The show’s creative directors enhance the performance and these themes with set design, costumes, and lighting. Lighting designer Thorn Michaels manipulated lights that communicated the magnitude of the gods by creating imposing shadows on dramatic cloth backdrops. The impermanence of the lighting shifts comments on how quickly the big become small, and how size is relative. Scenic designer Sibyl Wickersheimer and costumer An-lin Dauber collaborated to visually express characters’ transformations through adaptable costumes that interact with the set. The four ensemble members begin barefoot, in plain tight clothing. As the play progresses, the costumes evolve with the characters. In the play’s interpretation of the story of Arachne and Minerva, Arachne, played by Nike Imoru, wears long thick dreads which she braids throughout the scene. Imoru attaches the ends of Arachne’s dreads to elements of the set which ultimately retract toward the ceiling, effecting a startling costume transition from hair to spider legs. Other characters’ transformations are also triggered by ingenious interactions of costume and set. Procne and Philomela’s story concludes with the two turning into birds—to express this, their dresses are lifted to look like their wings.
Actors attaching their own costumes to set pieces indicates to the audience that their fates were set the second their characters were created. Arachne is conceited and seeks to prove her artistry is more complex than Minerva’s. Arachne is punished for her ego when she is transformed into a spider, destined to weave her whole life without ever being seen as an artist. Philomela and Procne are freed when they are released from the bodies which have undergone such agony into the bodies of birds.

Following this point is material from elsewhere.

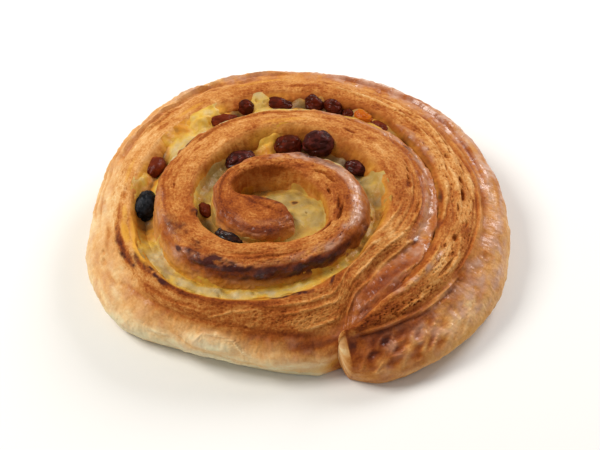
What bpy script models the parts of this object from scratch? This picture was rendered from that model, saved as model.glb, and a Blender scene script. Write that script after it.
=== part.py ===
"""A raisin swirl: a danish pastry rolled from one strip of laminated dough, with custard and raisins.

The roll lies on its flat base with the cut face up. Seen from above, the strip starts at its outer
end at the front right, winds inwards anticlockwise for about two and a half turns, and folds back on
itself as a tongue in the middle. Custard fills the groove between the turns, down to the base, and
raisins sit in the custard.

Sizes are in millimetres and become metres when a mesh is made. The origin is the centre of the base,
+Z is up and the front of the pastry faces -Y. A place along the strip is its turn angle, in degrees:
the compass angle around the eye of the swirl, counted on from turn to turn, so 0, 360 and 720 are all
on the +X side. The tables give (turn angle, value) pairs, joined by smooth curves.
"""

import bmesh
import bpy
import numpy as np
from mathutils import Euler, Vector

MM = 0.001
FULL_TURN = 360.0
CLEARANCE = 0.3  # between two solids that touch

# The strip of dough.
EYE = np.array([-5.4, -3.2])  # the middle of the swirl
OUTER_END = -68.0  # turn angle where the strip starts, at the front right
TONGUE_START = 650.0  # from here the inner side of the strip faces the heart of the swirl
TONGUE_TIP = 1003.0  # turn angle where the strip stops
HAIRPIN = 905.0  # turn angle where the strip folds back as the tongue
# Distance from the eye to the outer edge of the strip's cut face.
OUTER_EDGE = [
    (-90, 44.6), (-68, 47.6), (-45, 51.2), (0, 55.9), (45, 54.6), (90, 50.8), (135, 49.6), (180, 47.9),
    (225, 47.3), (270, 44.2), (290, 44.2), (301, 39.4), (315, 36.8), (337, 40.6), (360, 42.6),
    (405, 39.4), (450, 33.6), (495, 31.8), (540, 33.7), (585, 35.2), (630, 29.2), (675, 27.0),
    (720, 21.8), (765, 14.2), (810, 10.8), (855, 12.6), (900, 17.5), (945, 20.8), (985, 19.2),
    (1003, 15.6),
]
# Distance from the eye to the inner edge of the cut face, up to the heart of the swirl.
INNER_EDGE = [
    (-90, 45.0), (-68, 46.4), (-45, 45.2), (0, 45.1), (45, 44.2), (90, 42.4), (135, 41.0), (180, 41.4),
    (225, 42.4), (270, 36.0), (315, 31.4), (360, 30.0), (405, 26.4), (450, 24.4), (495, 21.4),
    (540, 23.4), (585, 25.4), (630, 21.2), (650, 20.6),
]
# In the heart, the inner edge as (turn angle, x, y) from the eye: round the middle, the hairpin, the tongue.
HEART_EDGE = [
    (650, 9.2, -18.4), (670, 12.4, -15.4), (690, 13.1, -11.0), (720, 11.8, -4.8), (750, 7.8, 0.5),
    (788, 2.0, 4.6), (826, -3.5, 5.4), (860, -8.4, 3.9), (886, -11.6, 1.4), (905, -12.8, -1.0),
    (922, -12.4, -3.0), (940, -10.4, -4.2), (960, -6.8, -5.1), (980, -2.5, -6.3), (995, 1.6, -8.8),
    (1003, 2.8, -11.2),
]

# Heights of the two edges of the cut face, above the base.
OUTER_EDGE_HEIGHT = [
    (-68, 14.4), (0, 16.8), (90, 19.5), (180, 17.5), (270, 14.0), (290, 14.2), (303, 19.5), (340, 20.6),
    (450, 22.5), (500, 24.3), (620, 25.0), (700, 26.2), (800, 27.4), (985, 27.2), (1003, 25.4),
]
INNER_EDGE_HEIGHT = [
    (-68, 15.2), (-52, 18.6), (-30, 20.2), (0, 21.0), (90, 21.6), (180, 21.0), (270, 20.6), (300, 22.2),
    (340, 24.0), (430, 25.5), (520, 26.4), (620, 26.2), (700, 27.2), (985, 27.4), (1003, 25.6),
]
CUT_FACE_RISE = 0.9  # how far the middle of the cut face swells above the line between its edges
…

Despite the heavy subject matter, the impact of the stagecraft and the humor within the performance prevented the overall effect from being thoroughly disheartening. As Martin Luther King Jr. said, “the arc of the moral universe is long, but it bends toward justice.” Interpretively, slow change is progress. There is hope in new generations. But I question whether true justice will ever be possible. Roe v. Wade was overturned. Procne fed Tereus their child when she was forced to give birth after being raped. Billionaires capitalize on making weapons of mass destruction. Tereus led a violent, barbarous army and bought King Pandion’s daughter with it. Donald Trump takes pride in assaulting women. Jupiter raped human women because he believed his status entitled him to them. Metamorphoses makes it easy to question whether King’s vision for universal egalitarianism is still possible, but reminds us that to give up on his dream would be giving up on the future. Maybe we are in an endless battle for justice, and the day humanity dies is when everyone has killed each other. Who knows?